Being honest and open with your friends and family that you are going through infertility is a huge step.
By sharing it publicly you are admitting to yourself that yes, this is your battle.
While keeping it private is completely acceptable, being open about it can be so freeing and healing.
It might open up more doors, conversations, and emotions- but in my experience having people understand- even a little- what you’re going through can be so helpful.
It takes away that small part of your life that you’ve been hiding or keeping close that allows you to breathe a little easier- it allows you to take control of your situation and to decide exactly what you want to share and what you want others to know.
You have to decide for yourself when you want to be open about your infertility.
It is a vulnerable feeling to share something so private and personal with others. Ask yourself if having other people know is worth it to you. For most- it is.
It could mean having people understand why you may not have children, or why you haven’t had another baby. It takes away the elephant in the room at family gatherings.
It gives you a larger support system. It allows others to serve you, to pray for you, and to learn from you.
But with it comes the responsibility to inform and to spread awareness.
However, coming out and saying you struggle with infertility might be enough, too. It’s not being afraid to say the words, to show yourself and others that you are brave and strong enough.

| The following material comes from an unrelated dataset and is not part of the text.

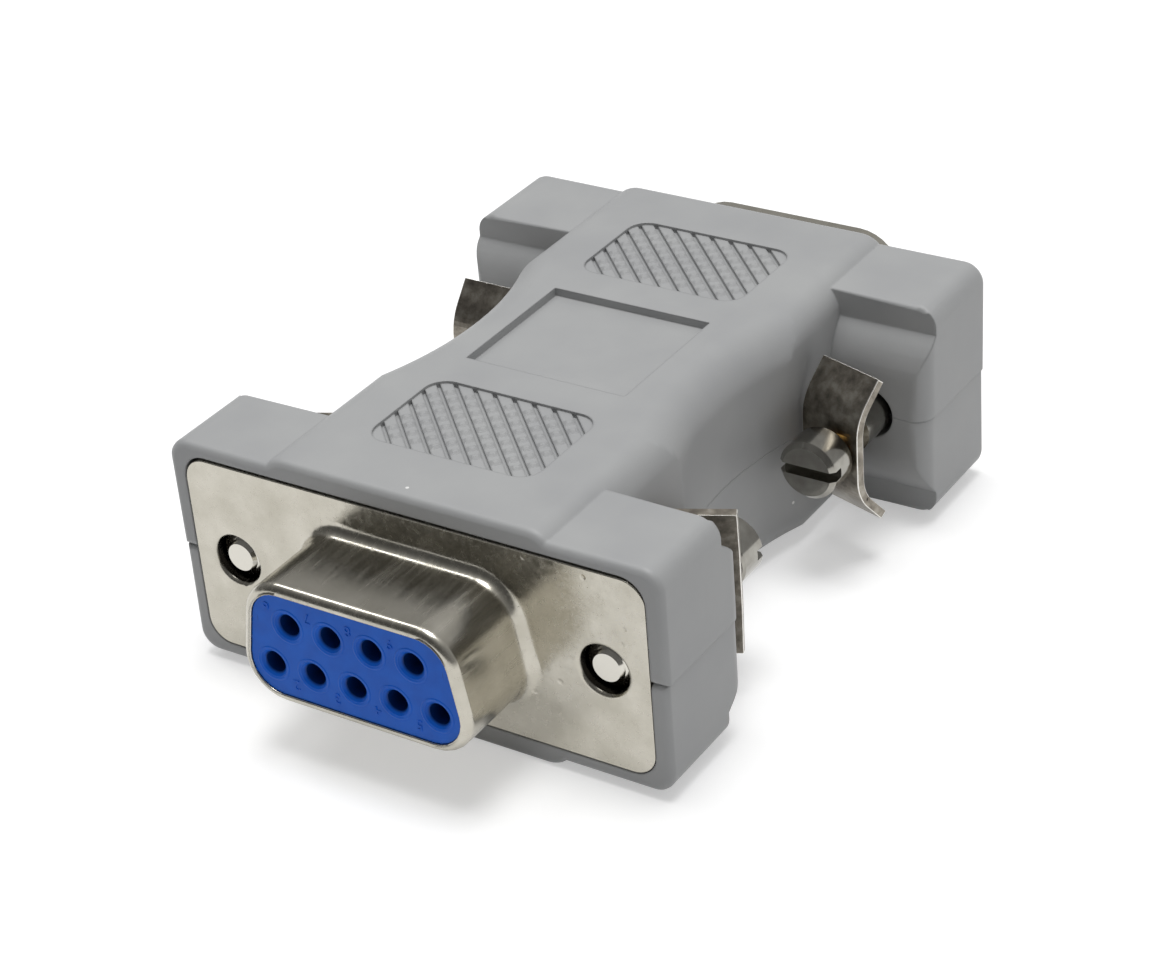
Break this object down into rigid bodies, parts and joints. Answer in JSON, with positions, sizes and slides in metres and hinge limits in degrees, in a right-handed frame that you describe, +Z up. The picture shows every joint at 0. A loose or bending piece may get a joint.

It promotes understanding from both sides of the fence.
Within the first couple of years of sharing with others that we were experiencing infertility I had no less than 20 friends and family members either call, text, or message me that they were struggling with it too. They asked for advice or had questions for me.
It helped me feel like I could truly help someone else through this trial of mine. I could use what I had learned to help guide someone else through it.
When you share what you are going through you will find that you are not alone. You will build that connection with others and see that people can offer empathy.
When the time comes to become open about your infertility I hope you will find that it is a positive experience.
If sharing on Social Media
Consider writing a heartfelt post sharing a bit of your struggle. You don’t have to go into every detail, but you can be honest in explaining what you’re going through.
Share an article on infertility (we have lots!), or a quote that accurately depicts how you’re feeling. Sometimes having that “buffer” allows the doors to open more easily. People can read the articles you share and that helps them understand what is going on in your life.
Decide what you want others to know. Not everyone needs to know everything. But if you just need people to stop asking you when baby #2 is coming, or if baby #1 is ever coming- writing something quick and to the point. No need to be harsh or catty (even though sometimes it feels good to be)- share with love and compassion and you will recieve that in return
If sharing in person
Find a time that you know you will be listened to. Maybe you want to call a family or friend gathering together where you’ll feel safe. You can make it as big of a deal as you want. It can be planned and thought out or it can be something you simply drop into conversation.
There is no need to suffer in silence. If women can chat about pregnancy, birth, potty-training and teething- they can also talk about the struggle it is for so many to even get there.
There is no shame in admitting you struggle with infertility.
There is no shame in not admitting it.
Decide what will help you the most on your journey.
And if you do share, know you have so many people just waiting to help and cheer you on- but they can’t do that until they know.